The NBA’s Bold New Fix for the Draft Lottery: Will It Actually Kill Tanking?

Adam Silver

Let’s be brutally honest: watching an NBA franchise blatantly lose basketball games on purpose to get a high pick in the draft lottery, is an insult to the fans. We buy the tickets, tune into the broadcasts, and buy the jerseys, only to watch a glorified G League roster get blown out by 30 points on a Tuesday night in April. We all know why it happens. Front offices are obsessed with the NBA Draft, constantly trying to manipulate the odds to land the next generational superstar.

The league office knows it’s a massive problem, and Commissioner Adam Silver has finally had enough. After months of closed-door meetings, heated debates, and input from general managers across the league, a drastic new proposal is on the table. The goal? To blow up the current system and fundamentally change the way the NBA Draft Lottery operates. If this proposal passes the upcoming Board of Governors vote, the days of the race to the absolute bottom might finally be over. But will this new format actually save the integrity of the regular season, or are we just creating a brand new set of loopholes for clever executives to exploit?

Inside the New 3-2-1 Draft Lottery Proposal

According to recent reports, the league is eyeing a radical shift called the “3-2-1 Lottery.” Starting as soon as the 2027 draft, the Lottery field would officially expand from 14 teams to 16 teams. Instead of rewarding the absolute worst rosters in the league with the highest odds for the number one overall pick, the NBA wants to actively penalize them.

NBA Draft Lottery reform

Here is how the math breaks down. A total of 37 lottery balls would be distributed among the 16 non-playoff teams. Teams that miss the postseason but manage to stay out of the absolute gutter—specifically spots four through ten in the reverse standings—would be rewarded with three balls each. That gives them an 8.1 percent chance at the top pick. Meanwhile, the play-in tournament teams aren’t left out in the cold. The ninth and tenth seeds would get two balls, while the losers of the seven-versus-eight matchups would receive one. Suddenly, there is a tangible reason for middle-of-the-pack franchises to keep fighting late in the year.

The Brutal Reality of the Relegation Zone

The most fascinating part of this proposal is the newly minted “relegation zone.” If your team finishes with one of the three worst records in the NBA, you are going to be punished. Under this new format, the bottom three teams would only receive two lottery balls—a measly 5.4 percent chance at the number one pick.

Worse yet, the safety net is completely gone. Historically, the worst team in the league couldn’t drop lower than fifth overall. Under the new proposal, the teams in the relegation zone could pick as low as number 12. Imagine suffering through a 15-win season, sitting through the agonizing tension of the Lottery reveal, and walking away with the 12th pick. It is a nightmare scenario that should terrify any general manager thinking about resting their healthy starters after the All-Star break.

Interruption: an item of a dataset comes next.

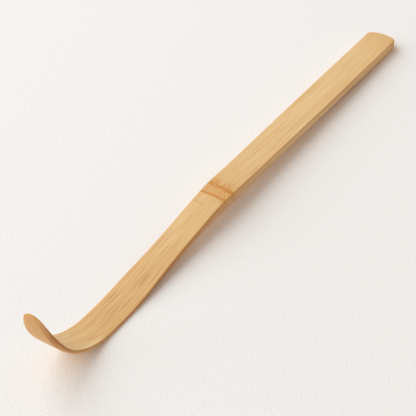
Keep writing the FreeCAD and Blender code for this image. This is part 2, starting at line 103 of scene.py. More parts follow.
@dataclass(frozen=True)
class Span:
    """One straight or curved length of the skin line.

    Args:
        start: where it starts, in mm along the skin from the cut end.
        x: its start in the row frame, in mm.
        z: the height of its start, in mm.
        heading: how steeply it rises at its start, in radians.
        length: its length in mm.
        turn: how much steeper it gets, in radians.
    """

    start: float
    x: float
    z: float
    heading: float
    length: float
    turn: float

    def at(self, along: float) -> tuple[float, float, float]:
        """Find a point of the span.

        Args:
            along: its distance along the skin, in mm.

        Returns:
            Its x and z in mm, and the heading there in radians.
        """
        run = along - self.start
        if not self.turn:
            return (
                self.x - run * math.cos(self.heading),
                self.z + run * math.sin(self.heading),
                self.heading,
            )
        radius = self.length / self.turn
        heading = self.heading + run / radius
        return (
            self.x - radius * (math.sin(heading) - math.sin(self.heading)),
            self.z + radius * (math.cos(self.heading) - math.cos(heading)),
            heading,
        )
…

Closing the Loopholes: No More Repeat Winners

The NBA is also taking a sledgehammer to repeat offenders. Under this new framework, a franchise cannot win the top overall pick in consecutive years. Furthermore, a team cannot pick inside the top five in three consecutive drafts. On top of that, organizations will no longer be allowed to protect draft slots 12 through 15 in future trades, and Adam Silver will be granted expanded disciplinary authority to step in and alter odds if he suspects a team is actively trying to lose.

Will This Actually Save the Regular Season?

The league is treating this like a silver bullet, but anyone who covers the sport knows that NBA front offices are relentlessly creative. If you punish the bottom three teams, general managers won’t necessarily try to build a championship contender—they just might try to finish fourth from the bottom. We might see circumstantial tanking. A team sitting in the play-in tournament might decide that losing a crucial game to secure better odds in the Lottery is more valuable than getting swept in the first round of the real playoffs.

To the league’s credit, they seem to understand that this is an experiment. The proposal includes a sunset provision, meaning the entire system will expire after the 2029 draft. If it backfires, the Board of Governors can scrap it and try something else. For now, the message from New York is clear: the league is sick of tanking. Whether this 3-2-1 system fixes the problem or just changes the math, it is a massive step toward protecting the product on the floor.